The debate over China's trade status this year could give U.S.-China policy a more constructive direction. After strongly questioning China's behavior and the President's policy, Congress is likely to extend normal trade status. However, thanks to a handful of creative Members, MFN is not the only legislative tool now at Congress's disposal in addressing China policy concerns.
For example, in May 1997, Senator Spencer Abraham (R-MI) introduced the China Sanctions and Human Rights Advancement Act (S. 810, later reintroduced as the China Policy Act of 1997). S. 810's provisions were based on three principles: punish the transgressor; cut aid, not trade; and strengthen democracy promotion. After opening a much-needed discussion about ways to address specific national security and human rights concerns with China outside of the MFN framework, the bill languished in committee.
In July 1997, after the House voted 259 to 173 to extend China's MFN status, the House Policy Committee unveiled a package of 11 bills that addressed three broad policy areas: promoting human rights, promoting freedom and free trade, and ensuring security. The bills addressed sensitive issues such as forced abortions, religious persecution, espionage, slave labor, democracy promotion, and missile defense for Taiwan. This "Policy for Freedom" package represented the only new China legislation to make it to the House floor for a vote in 1997. Nine of the 11 bills were passed immediately following Chinese President Jiang Zemin's state visit to Washington last October; the other two were passed as amendments to earlier legislation. The "Policy for Freedom" bills were passed by an average margin of 388 to 31 and now await Senate consideration.
Senators Tim Hutchinson (R-AR) and Spencer Abraham have taken the lead in getting this legislation through the Senate to the President's desk for signature. Senator Hutchinson began the process on May 14 by introducing two of the House provisions--increased customs monitoring of slave labor exports and increased Department of Defense reporting on companies with ties to China's military--as amendments to the Defense Authorization Act (S. 2057). On June 4, Senator Abraham reintroduced five specific provisions of his original bill as amendments to the Defense Authorization Act. More amendments probably will be introduced, and other Senators will play important roles in guiding the legislation passed by the House through the Senate.

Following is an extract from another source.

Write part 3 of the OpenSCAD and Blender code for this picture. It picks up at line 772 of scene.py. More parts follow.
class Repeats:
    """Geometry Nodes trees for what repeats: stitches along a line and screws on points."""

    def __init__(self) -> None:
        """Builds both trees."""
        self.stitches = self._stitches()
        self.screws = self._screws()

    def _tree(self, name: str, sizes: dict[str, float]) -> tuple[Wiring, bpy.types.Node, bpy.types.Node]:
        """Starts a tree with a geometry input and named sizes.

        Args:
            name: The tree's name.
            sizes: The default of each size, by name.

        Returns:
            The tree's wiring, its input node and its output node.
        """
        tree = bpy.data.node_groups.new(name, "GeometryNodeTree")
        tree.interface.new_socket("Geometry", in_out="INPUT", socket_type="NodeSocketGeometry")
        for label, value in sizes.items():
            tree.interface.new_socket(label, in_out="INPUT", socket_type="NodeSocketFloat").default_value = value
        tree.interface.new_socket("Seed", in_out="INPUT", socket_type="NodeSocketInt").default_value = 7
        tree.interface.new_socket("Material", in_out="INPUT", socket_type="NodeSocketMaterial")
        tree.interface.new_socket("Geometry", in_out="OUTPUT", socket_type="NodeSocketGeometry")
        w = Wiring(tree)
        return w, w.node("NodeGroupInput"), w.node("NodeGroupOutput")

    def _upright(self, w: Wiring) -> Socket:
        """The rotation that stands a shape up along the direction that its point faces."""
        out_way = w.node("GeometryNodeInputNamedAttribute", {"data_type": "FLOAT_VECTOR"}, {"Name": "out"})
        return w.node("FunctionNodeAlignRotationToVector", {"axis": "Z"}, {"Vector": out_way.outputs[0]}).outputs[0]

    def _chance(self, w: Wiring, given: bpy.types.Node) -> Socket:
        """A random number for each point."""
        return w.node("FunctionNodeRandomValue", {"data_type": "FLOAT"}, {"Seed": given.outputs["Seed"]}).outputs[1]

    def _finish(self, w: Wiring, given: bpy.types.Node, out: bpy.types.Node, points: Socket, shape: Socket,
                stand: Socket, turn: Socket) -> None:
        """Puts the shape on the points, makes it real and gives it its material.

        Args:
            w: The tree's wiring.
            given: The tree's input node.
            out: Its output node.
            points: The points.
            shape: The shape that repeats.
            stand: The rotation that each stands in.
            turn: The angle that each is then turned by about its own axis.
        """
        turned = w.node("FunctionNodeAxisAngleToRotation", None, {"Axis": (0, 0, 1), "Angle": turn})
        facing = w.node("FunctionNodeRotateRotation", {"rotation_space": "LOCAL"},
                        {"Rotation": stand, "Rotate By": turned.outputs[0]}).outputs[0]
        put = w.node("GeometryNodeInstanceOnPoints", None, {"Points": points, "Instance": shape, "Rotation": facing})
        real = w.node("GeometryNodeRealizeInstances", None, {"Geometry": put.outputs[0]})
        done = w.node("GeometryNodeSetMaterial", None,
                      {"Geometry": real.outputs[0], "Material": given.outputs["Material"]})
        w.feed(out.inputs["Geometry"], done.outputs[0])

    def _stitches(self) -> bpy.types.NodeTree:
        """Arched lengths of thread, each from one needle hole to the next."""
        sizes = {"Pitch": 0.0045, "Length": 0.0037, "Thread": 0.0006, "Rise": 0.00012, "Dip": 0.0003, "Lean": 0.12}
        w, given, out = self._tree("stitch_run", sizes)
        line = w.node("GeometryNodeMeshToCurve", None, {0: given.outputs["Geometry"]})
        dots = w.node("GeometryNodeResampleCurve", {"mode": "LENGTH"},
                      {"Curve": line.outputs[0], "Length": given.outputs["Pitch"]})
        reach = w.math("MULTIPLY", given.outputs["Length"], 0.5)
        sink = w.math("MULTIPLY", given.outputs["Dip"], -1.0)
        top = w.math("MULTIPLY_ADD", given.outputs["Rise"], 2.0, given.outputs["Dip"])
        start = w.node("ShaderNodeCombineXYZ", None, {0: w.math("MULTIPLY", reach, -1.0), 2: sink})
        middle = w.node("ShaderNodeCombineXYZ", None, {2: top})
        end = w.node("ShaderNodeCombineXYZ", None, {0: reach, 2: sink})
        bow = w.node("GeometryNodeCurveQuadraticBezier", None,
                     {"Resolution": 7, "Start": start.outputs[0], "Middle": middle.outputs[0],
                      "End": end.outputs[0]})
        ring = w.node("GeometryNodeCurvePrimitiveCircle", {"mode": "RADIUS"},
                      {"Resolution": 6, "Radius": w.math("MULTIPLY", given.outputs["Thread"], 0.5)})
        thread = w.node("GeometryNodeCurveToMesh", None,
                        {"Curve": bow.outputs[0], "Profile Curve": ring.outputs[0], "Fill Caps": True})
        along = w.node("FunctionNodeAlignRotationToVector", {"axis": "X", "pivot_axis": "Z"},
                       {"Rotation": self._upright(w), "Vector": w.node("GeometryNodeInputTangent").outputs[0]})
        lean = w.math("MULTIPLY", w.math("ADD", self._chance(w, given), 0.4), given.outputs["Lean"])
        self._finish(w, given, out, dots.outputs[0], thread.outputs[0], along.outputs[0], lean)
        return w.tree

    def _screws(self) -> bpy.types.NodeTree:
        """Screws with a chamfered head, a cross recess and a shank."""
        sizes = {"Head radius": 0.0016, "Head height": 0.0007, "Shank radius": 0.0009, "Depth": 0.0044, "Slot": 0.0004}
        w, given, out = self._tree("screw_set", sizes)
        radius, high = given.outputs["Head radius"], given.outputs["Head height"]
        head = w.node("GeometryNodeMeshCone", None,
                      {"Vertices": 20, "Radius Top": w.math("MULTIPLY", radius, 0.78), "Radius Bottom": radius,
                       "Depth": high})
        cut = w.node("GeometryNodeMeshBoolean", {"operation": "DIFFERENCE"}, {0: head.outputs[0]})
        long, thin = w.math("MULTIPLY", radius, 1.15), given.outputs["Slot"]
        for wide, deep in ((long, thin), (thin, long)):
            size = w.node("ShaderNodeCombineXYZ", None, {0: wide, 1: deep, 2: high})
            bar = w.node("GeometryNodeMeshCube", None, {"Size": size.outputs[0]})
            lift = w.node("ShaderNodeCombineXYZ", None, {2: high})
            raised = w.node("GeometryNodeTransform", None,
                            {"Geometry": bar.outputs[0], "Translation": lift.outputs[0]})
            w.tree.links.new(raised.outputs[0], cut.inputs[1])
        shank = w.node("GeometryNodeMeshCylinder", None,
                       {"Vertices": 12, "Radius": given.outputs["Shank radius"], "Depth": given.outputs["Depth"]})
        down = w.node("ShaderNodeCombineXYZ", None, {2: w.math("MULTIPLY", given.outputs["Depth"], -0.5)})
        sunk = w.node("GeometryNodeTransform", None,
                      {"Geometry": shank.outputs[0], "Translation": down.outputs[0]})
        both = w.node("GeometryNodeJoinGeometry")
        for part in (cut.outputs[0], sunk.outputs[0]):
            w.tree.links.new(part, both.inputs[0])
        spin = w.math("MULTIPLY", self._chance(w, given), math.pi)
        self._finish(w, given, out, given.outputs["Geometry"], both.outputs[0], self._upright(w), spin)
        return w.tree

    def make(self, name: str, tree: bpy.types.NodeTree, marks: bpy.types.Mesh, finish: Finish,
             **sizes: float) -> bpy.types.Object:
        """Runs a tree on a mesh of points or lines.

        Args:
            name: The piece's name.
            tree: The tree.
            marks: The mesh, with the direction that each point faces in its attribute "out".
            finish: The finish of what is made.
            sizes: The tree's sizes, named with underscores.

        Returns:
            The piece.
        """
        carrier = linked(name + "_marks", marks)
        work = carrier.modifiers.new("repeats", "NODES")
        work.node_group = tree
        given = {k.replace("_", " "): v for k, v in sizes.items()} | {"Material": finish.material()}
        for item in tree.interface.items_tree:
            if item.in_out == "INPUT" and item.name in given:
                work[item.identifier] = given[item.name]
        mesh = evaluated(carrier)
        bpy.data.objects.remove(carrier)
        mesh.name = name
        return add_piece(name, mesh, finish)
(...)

While specific provisions of the legislation are important, the most important message to be heard in the process is that Congress has found an effective legislative strategy which addresses China policy concerns with specific measures that do not jeopardize the entire U.S.-China relationship. President Clinton's choice between supporting his policy of engagement or traveling down the dangerous path of isolation and containment is false. Congress has proven that there is plenty of room for reasonable policy between these two extremes.

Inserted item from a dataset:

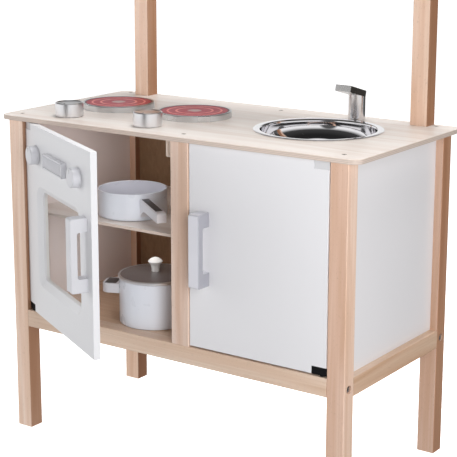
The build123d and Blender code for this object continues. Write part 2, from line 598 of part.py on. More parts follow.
def make_oven_door():
    x0, x1 = OVEN_DOOR_X0, OVEN_DOOR_X1
    middle = (x0 + x1) / 2
    knob_xs = {"left": middle - OVEN_KNOB_SPREAD, "right": middle + OVEN_KNOB_SPREAD}
    door = door_panel(x0, x1, x0)
    door -= window_layer(middle, 0, DOOR_RECESS, DOOR_BACK)
    wide = RectangleRounded(WINDOW_W + 2 * BEVEL_W, WINDOW_H + 2 * BEVEL_W, WINDOW_CORNER + BEVEL_W)
    narrow = RectangleRounded(WINDOW_W, WINDOW_H, WINDOW_CORNER)
    door -= loft([facing_front(middle, DOOR_RECESS, WINDOW_Z) * wide,
                  facing_front(middle, DOOR_RECESS + BEVEL_D, WINDOW_Z) * narrow])
    for knob_x in knob_xs.values():
        door -= bar_y(knob_x, CONTROLS_Z, DOOR_RECESS, DOOR_BACK, SPINDLE_R + SPINDLE_CLEARANCE)
    retainer_back = DOOR_BACK + RETAINER_T
    pane = window_layer(middle, PANE_LAP, retainer_back - PANE_T, retainer_back)
    retainer = window_layer(middle, RETAINER_W, DOOR_BACK, retainer_back)
    retainer -= window_layer(middle, 0, DOOR_BACK, retainer_back) + pane
    parts["oven_door"] = ajar(door)
    parts["oven_window_pane"] = ajar(pane)
    parts["oven_window_retainer"] = ajar(retainer)
    parts["oven_handle"] = ajar(bow_handle(x1 - HANDLE_INSET, DOOR_RECESS))
    clock = block(middle - CLOCK_W / 2, middle + CLOCK_W / 2, DOOR_RECESS - CLOCK_T, DOOR_RECESS,
                  CONTROLS_Z - CLOCK_H / 2, CONTROLS_Z + CLOCK_H / 2)
    parts["oven_clock"] = ajar(chamfer(clock.faces().sort_by(Axis.Y)[0].edges(), 1.5))
    parts["oven_hinge_top"] = ajar(hinge_block(OVEN_PIN_X, x0, True))
    parts["oven_hinge_bottom"] = ajar(hinge_block(OVEN_PIN_X, x0, False))
    parts["oven_strike"] = ajar(strike_plate(x1 - 2 - STRIKE_W, x1 - 2))
    for side, knob_x in knob_xs.items():
        oven_knob(knob_x, side)


def make_catches():
    parts["magnet_catches"] = Compound([
        magnet_catch(MID_LEFT - CATCH_W, MID_LEFT),
        magnet_catch(MID_RIGHT, MID_RIGHT + CATCH_W),
    ])


# ---------------------------------------------------------------- pan and pot
PAN_X = -151.5
PAN_Y = 104.0
PAN_R = 60.5
PAN_H = 47.0
PAN_WALL = 2.5
PAN_HANDLE_ANGLE = -32.0
PAN_HANDLE_W = 17.0
PAN_HANDLE_END = 145.0          # from the middle of the pan
PAN_HANDLE_T = 16.5
PAN_HANDLE_DROP = 7.0           # its top lies this far under the rim
PAN_HANDLE_FALL = 8.0           # from the pan to the far end
PAN_BRACKET_H = 31.0
POT_X = -87.5
POT_Y = 84.5
POT_R = 63.0
POT_H = 79.0
POT_HANDLE_ANGLE = 24.0
POT_HANDLE_W = 44.0
POT_HANDLE_REACH = 29.0
POT_HANDLE_T = 16.0
POT_HANDLE_DROP = 12.0
LID_R = 65.0
LID_RIM_H = 5.0
LID_RISE = 5.0
LID_PLUG = 4.0
LID_KNOB_R = 12.8
LID_KNOB_STEM_R = 7.0
LID_KNOB_H = 25.0
LID_KNOB_SEAT = 0.5             # how deep the knob sits in the lid


def open_vessel(radius, height, wall):
    """A straight-sided pan, open at the top, with a rounded foot and lip."""
    body = Pos(0, 0, height / 2) * Cylinder(radius, height)
    body = fillet(body.faces().sort_by(Axis.Z)[0].edges(), 3.0)
    hollow = Pos(0, 0, height / 2 + wall) * Cylinder(radius - wall, height)
    body -= fillet(hollow.faces().sort_by(Axis.Z)[0].edges(), 3.0)
    return fillet(body.faces().sort_by(Axis.Z)[-1].edges(), 0.8)


def make_pan():
    place = Pos(PAN_X, PAN_Y, OVEN_SHELF_Z + SHELF_T + REST_GAP)
    parts["pan"] = place * open_vessel(PAN_R, PAN_H, PAN_WALL)
    top = PAN_H - PAN_HANDLE_DROP
    end_top = top - PAN_HANDLE_FALL
    root = PAN_R - 6
    bend = PAN_R + PAN_HANDLE_T * 1.6
    bend_z = top - PAN_HANDLE_T - PAN_HANDLE_FALL / 3
    toe = (PAN_R + 5, top - PAN_BRACKET_H + 3)
    side = make_face(Curve() + [
        Polyline((root, top), (PAN_HANDLE_END, end_top), (PAN_HANDLE_END, end_top - PAN_HANDLE_T),
                 (bend, bend_z)),
        ThreePointArc((bend, bend_z), (PAN_R + 12, bend_z - 3), toe),
        Polyline(toe, (PAN_R + 5, top - PAN_BRACKET_H), (root, top - PAN_BRACKET_H), (root, top)),
    ])
    handle = extrude(Plane.XZ * side, amount=PAN_HANDLE_W / 2, both=True)
    handle -= Cylinder(PAN_R, PAN_H * 3)
    top_face = handle.faces().filter_by(lambda f: f.normal_at().Z > 0.9).sort_by(Axis.Z)[-1]
    handle = chamfer(top_face.edges().filter_by(GeomType.LINE), 1.5)
    parts["pan_handle"] = place * Rot(0, 0, PAN_HANDLE_ANGLE) * handle


def make_pot():
    place = Pos(POT_X, POT_Y, RAIL_TOP + REST_GAP)
    parts["pot"] = place * open_vessel(POT_R, POT_H, PAN_WALL)
    tabs = []
    for turn in (POT_HANDLE_ANGLE, POT_HANDLE_ANGLE + 180):
        length = POT_HANDLE_REACH + POT_R / 2
        z = POT_H - POT_HANDLE_DROP - POT_HANDLE_T / 2
        tab = Pos(POT_R + POT_HANDLE_REACH - length / 2, 0, z) * Box(length, POT_HANDLE_W, POT_HANDLE_T)
        outer = tab.edges().filter_by(Axis.Z).filter_by(lambda e: e.center().X > POT_R)
        tab = fillet(outer, 15.0)
        tab = chamfer(tab.faces().sort_by(Axis.Z)[-1].edges(), 1.0)
        tab -= Cylinder(POT_R, POT_H * 3)
        tabs.append(place * Rot(0, 0, turn) * tab)
    parts["pot_handles"] = Compound(tabs)
    lid_place = place * Pos(0, 0, POT_H + REST_GAP)
    rim = Pos(0, 0, LID_RIM_H / 2) * Cylinder(LID_R, LID_RIM_H)
    rim = fillet(rim.edges(), 1.8)
    dome_r = (LID_R ** 2 + LID_RISE ** 2) / (2 * LID_RISE)
    dome = Pos(0, 0, LID_RIM_H - 1 + LID_RISE - dome_r) * Sphere(dome_r)
    dome &= Pos(0, 0, LID_RIM_H + LID_RISE / 2 - 1) * Cylinder(LID_R - 2.5, LID_RISE)
    plug = Pos(0, 0, -LID_PLUG / 2) * Cylinder(POT_R - PAN_WALL - 0.6, LID_PLUG)
    seat_z = LID_RIM_H - 1 + LID_RISE - LID_KNOB_SEAT
    seat = post(0, 0, seat_z, seat_z + LID_RISE, LID_KNOB_STEM_R)
    parts["pot_lid"] = lid_place * (rim + dome + plug - seat)
    brim_z = LID_KNOB_H * 0.72
    outline = Polyline((0, 0), (LID_KNOB_STEM_R, 0), (LID_KNOB_STEM_R, LID_KNOB_H * 0.2),
                       (LID_KNOB_STEM_R + 1, LID_KNOB_H * 0.45), (LID_KNOB_R, brim_z), (0, brim_z), close=True)
    knob = revolve(Plane.XZ * make_face(outline), Axis.Z)
    crown_h = LID_KNOB_H - brim_z
    crown_r = (LID_KNOB_R ** 2 + crown_h ** 2) / (2 * crown_h)
    crown = Pos(0, 0, LID_KNOB_H - crown_r) * Sphere(crown_r)
    crown &= post(0, 0, brim_z, LID_KNOB_H + 1, LID_KNOB_R + 1)
    parts["pot_lid_knob"] = lid_place * Pos(0, 0, seat_z) * (knob + crown)


# ---------------------------------------------------------------- make everything
make_legs()
make_posts()
make_bolts()
make_rails()
make_panels()
make_boards()
make_worktop()
make_screws()
make_upper_part()
make_hotplates()
make_hob_knobs()
make_sink()
make_faucet()
make_cupboard_door()
make_oven_door()
make_catches()
make_pan()
make_pot()

boxes = [shape.bounding_box() for shape in parts.values()]
front = min(box.min.Y for box in boxes)
back = max(box.max.Y for box in boxes)
shift_y = -(front + back) / 2
for name, shape in parts.items():
    export_step(Pos(0, shift_y, 0) * shape, f"parts/{name}.step")

height = max(box.max.Z for box in boxes)
print(f"{len(parts)} nodes, {height:.1f} high, moved by {shift_y:.3f} along Y")
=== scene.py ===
import json
import math

import bmesh
import bpy
from mathutils import Matrix, Vector


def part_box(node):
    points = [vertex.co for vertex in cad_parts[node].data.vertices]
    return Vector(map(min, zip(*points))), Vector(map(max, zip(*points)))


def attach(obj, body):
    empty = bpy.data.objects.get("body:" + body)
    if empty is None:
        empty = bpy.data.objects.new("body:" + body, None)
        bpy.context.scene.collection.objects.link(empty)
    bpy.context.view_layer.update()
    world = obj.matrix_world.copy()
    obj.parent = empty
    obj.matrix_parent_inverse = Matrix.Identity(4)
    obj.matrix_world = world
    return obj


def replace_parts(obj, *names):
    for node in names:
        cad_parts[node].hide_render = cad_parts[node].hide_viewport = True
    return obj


# A wooden toy kitchen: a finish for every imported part, finer pieces in place of the plain knobs,
# clock and sink bowl, and the dark inlays in the handles of the pan and the pot.

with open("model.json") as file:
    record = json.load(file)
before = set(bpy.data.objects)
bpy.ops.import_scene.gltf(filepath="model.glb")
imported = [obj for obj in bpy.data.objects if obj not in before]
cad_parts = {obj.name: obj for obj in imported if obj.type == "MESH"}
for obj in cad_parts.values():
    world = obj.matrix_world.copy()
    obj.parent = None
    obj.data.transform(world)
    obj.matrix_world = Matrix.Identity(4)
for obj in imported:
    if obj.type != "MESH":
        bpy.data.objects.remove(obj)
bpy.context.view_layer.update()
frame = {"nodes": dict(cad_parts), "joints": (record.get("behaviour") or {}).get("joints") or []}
nodes = frame["nodes"]
joints = {joint["name"]: joint for joint in frame["joints"]}

AXES = "XYZ"
SIDES = ("left", "right")
TOUCHING = 1e-7             # metres: two places nearer than this are the same


# ---------------------------------------------------------------- places taken from the frame
def centre_of(node):
    low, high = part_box(node)
    return (low + high) / 2


def size_of(node):
    low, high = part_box(node)
    return high - low


def foot_of(node):
    """The middle of the bottom of a node's box."""
    low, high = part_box(node)
    return Vector(((low.x + high.x) / 2, (low.y + high.y) / 2, low.z))


def axis_of(node):
    """The point at height zero on the upright line through a node's centre."""
    foot = foot_of(node)
    return Vector((foot.x, foot.y, 0))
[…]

Many in Congress understand that the real debate over China policy is over how to define the nature of engagement with China. Senator Connie Mack (R-FL) has characterized the Administration's policy as "hollow engagement," and he is among the congressional chorus of those who would develop a more "meaningful engagement" with China--one that actively protects American security and promotes freedom and democracy in China. To accomplish these goals, the United States should:
Extend normal trade status to
Foreign trade helps to expand China's fledgling private sector. At a minimum, trade relations with China offer Americans opportunities to see firsthand what is happening in China. At best, they offer opportunities to exchange religious or cultural beliefs with the Chinese people in the hope of fostering positive change from within.
Target solutions to specific
China policy concerns
Maintaining normal trade relations with China does not mean that the United States should sacrifice its own security or stop promoting democracy. America should trade with China, and simultaneously protect national security and promote democracy, through measures like those in the "Policy for Freedom" package.
In the coming days, the Senate has an opportunity to add substance and meaning to the U.S. policy of engagement with China. Members should reject the false choice of engagement versus containment put forward by the Clinton Administration, or of trade versus national security and human rights put forward by others. In the past, Members felt trapped between standing up for human rights by denying MFN or expanding freedom through open trade by extending normal trade status. MFN is not a substitute for a meaningful China policy, but it should be an integral part of one. By maintaining China's normal trade status and finding ways to punish the real transgressors, Congress can add balance to China policy. It may also provide a way out of the seemingly endless cycle of debates and unresolved concerns in MFN's annual renewal process.